Thursday, May 23, 2024

Forbidden

Another movie that I noticed was on Tubi but I think is leaving at the end of the month is a Barbara Stanwyck pre-Code that a search of the blog says I haven't blogged about before: Forbidden. And, having watched it, I don't think I'd actually seen it before. So now I do a post on it in order that you can see it for yourself before it leaves Tubi.

Stanwyck plays Lulu Smith, which is certainly an odd name for a Stanwyck character. Even odder is that as the movie starts, she's a small-town librarian of the sort that Donna Reed in It's a Wonderful Life would have been if Jimmy Stewart had never been born. Lulu, needless to say, doesn't much care for this kind of life. So she decides to cash in all the money she's saved up, get a makeover, and take a luxury cruise to Havana, this of course being decades before Communism.

However, you can't take the prim and proper out of the librarian, so on the cruise, Lulu keeps dining alone. One day, however, she goes to her cabin after dinner, and finds that somebody else is in there! And that somebody is... a man! A drunk man, no less, up-and-coming lawyer Bob Grover (Adolphe Menjou), who has thoughts about a career in politics. Lulu is surprisingly forgiving about this drunk crashing her cabin, so much so that she decides to have dinner with him. And then, when they get to Havana, she spends the entire vacation with him!

Back home, we see that Grover is a district attorney, put into office with help from the local scandal sheet newspaper. Editor Al Holland (Ralph Bellamy) is none too pleased with this, and decides he's going to work at derailing Grover's career. The only thing is, he doesn't really have any way to do this, at least not honestly. That's only because he doesn't know about Grover and Lulu.

Grover meets Lulu for Halloween, and each of them has a surprise for the other. Lulu got knocked up on that vacation to Havana, and she's about to tell Bob so that he can marry her and the two can live happily ever after and make lots more babies.
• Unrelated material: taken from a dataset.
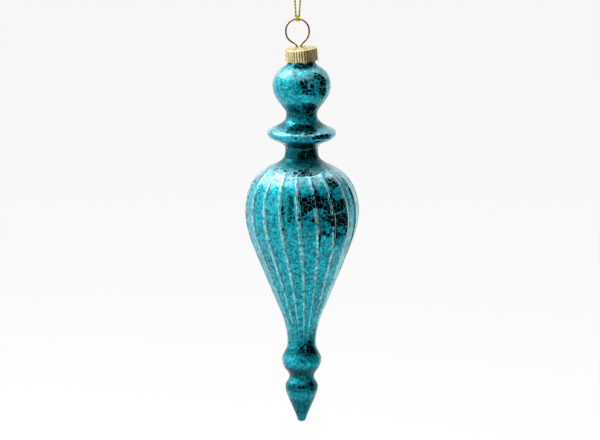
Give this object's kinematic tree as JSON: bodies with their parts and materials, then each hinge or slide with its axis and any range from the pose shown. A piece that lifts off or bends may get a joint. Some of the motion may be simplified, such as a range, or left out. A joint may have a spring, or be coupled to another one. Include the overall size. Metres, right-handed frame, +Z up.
{
  "type": "hanging glass finial ornament",
  "caption": "Teal mirrored blown-glass finial ornament with a fluted gold crown cap, sprung wire ring and gold thread loop.",
  "frame": {"origin": "hanging point: the middle of the wire at the top of the hanger ring", "axes": "+Z up, against the hang; the hanger ring lies in the XZ plane and is seen square on along +Y"},
  "size_m": [0.0564, 0.0564, 0.247],
  "materials": {
    "teal_glass": "gloss",
    "silver_coat": "antiqued mirror",
    "gold_cap": "satin",
    "copper_wire": "satin",
    "gold_thread": "metallic twisted thread"
  },
  "bodies": {
    "loop": {"thread_loop": "gold_thread"},
    "knot": {"thread_knot": "gold_thread"},
    "hanger": {"wire_hanger": "copper_wire", "crown_cap": "gold_cap"},
    "glass": {"glass_shell": "teal_glass", "silver_lining": "silver_coat"}
  },
  "joints": [
    {"name": "thread_twist", "type": "hinge", "parent": "loop", "child": "knot", "pos_m": [0, 0, 0.002], "axis": [0, 0, 1], "range_deg": [-180, 180]},
    {"name": "hanger_swing", "type": "hinge", "parent": "knot", "child": "hanger", "pos_m": [0, 0, 0], "axis": [1, 0, 0], "range_deg": [-90, 90]},
    {"name": "glass_pull", "type": "slide", "parent": "hanger", "child": "glass", "axis": [0, 0, -1], "range_m": [0, 0.025]}
  ]
}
Well, we're not far enough into the film for that to happen, so instead Bob has to break the terrible news to Lulu that he's got a wife Helen (Dorothy Peterson), except that she was badly injured in a car crash and is now an "invalid" (judging by the way she's able to walk, I'm guessing the only part of her body that got injured was her uterus). Because of the injuries, Bob can't divorce Helen.

Fast forward to the maternity hospital, where Lulu checks in as Jane Doe and has the baby, Robert. She finally comes up with a way to tell Bob about the baby, which is a plan to have the Grovers adopt the baby Roberta, and for Lulu to be the baby's governess. It's a wacky idea, and Helen puts the kibosh on it when she finds out that Lulu doesn't have any references -- frankly, that's not unreasonble on Helen's part, and she's not written as the villainess of this piece.
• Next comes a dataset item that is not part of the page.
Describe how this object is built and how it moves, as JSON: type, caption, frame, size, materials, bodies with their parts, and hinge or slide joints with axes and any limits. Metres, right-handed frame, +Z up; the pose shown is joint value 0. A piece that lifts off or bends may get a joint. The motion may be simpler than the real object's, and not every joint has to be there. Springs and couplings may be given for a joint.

The villain is Al. Lulu, in need of a job, gets one as the lonelyhearts columnist at Al's newspaper, and then many years later winds up marrying him. Lulu has been scrapbooking Roberta's childhood, since Grover is prominent enough that Roberta gets in the society section of the papers. Grover's political career is coming along nicely, too, as he's in the running for governor. But Al finds out the truth about who Roberta's mom is, and he's got no compunction about using that information to bring Grover down.
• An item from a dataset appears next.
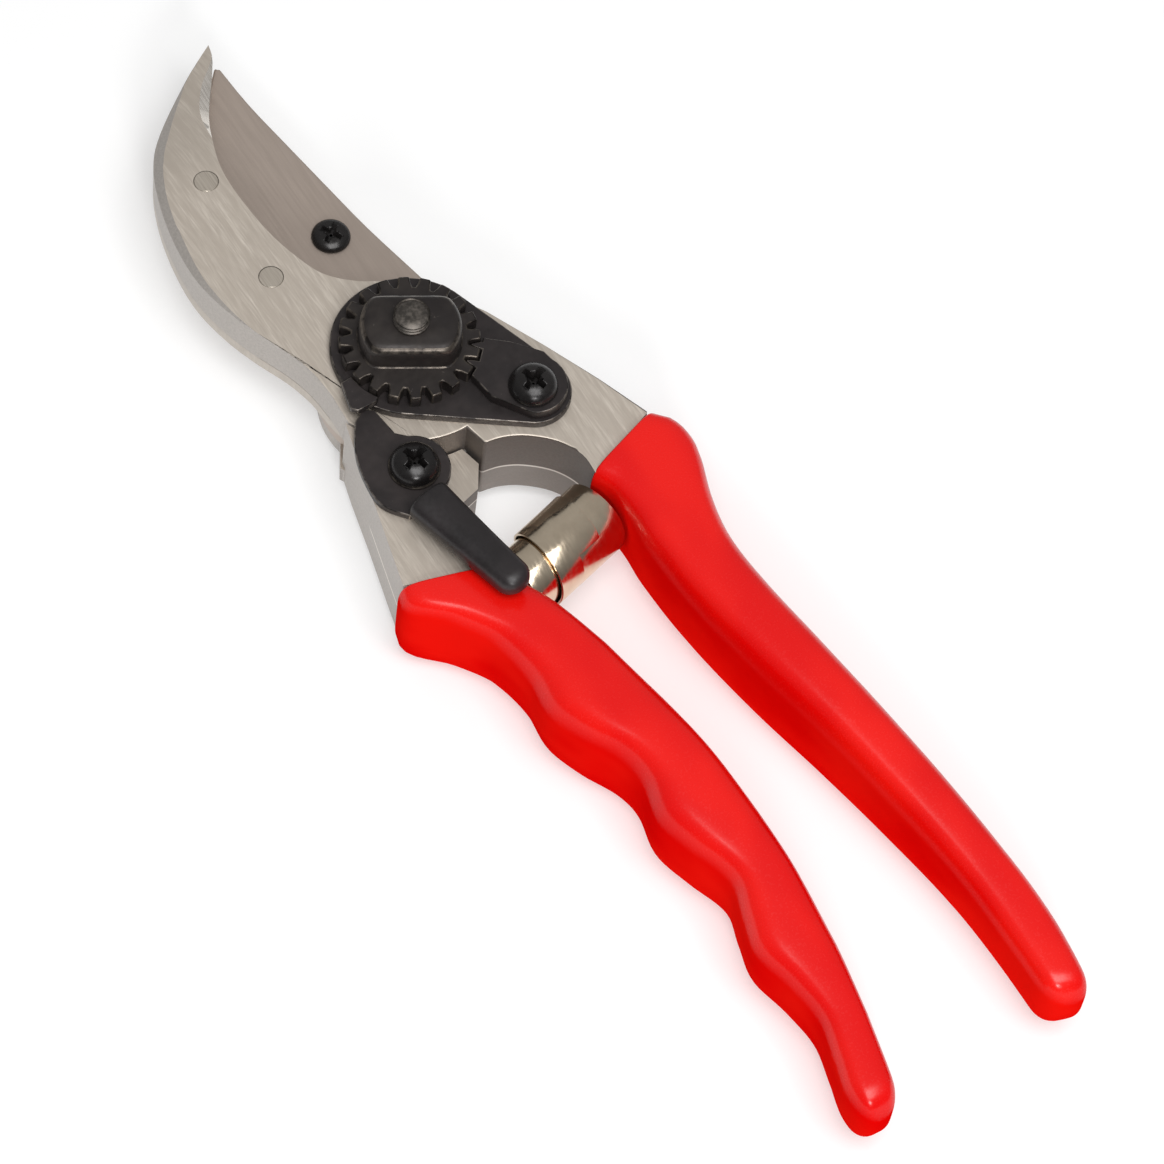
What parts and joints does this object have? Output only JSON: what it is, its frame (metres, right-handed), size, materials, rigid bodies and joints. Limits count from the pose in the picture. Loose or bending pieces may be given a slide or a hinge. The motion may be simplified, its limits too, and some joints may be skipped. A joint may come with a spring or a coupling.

Forbidden is one of those early 1930s melodramas that's got some interesting ideas. In fact, possibly too many of them for the movie's own good, since the movie on multiple occasians turns on a dime. It's fun, and thanks to the direction of Frank Capra, there are some nice visuals. The story isn't the best, however. On the bright side, all three of the leads do more than the best they can with the material such that its weakness doesn't seem like such a big deal.

Sure, there are better and more lurid pre-Codes out there. But Forbidden isn't bad, and it's absolutely worth a watch.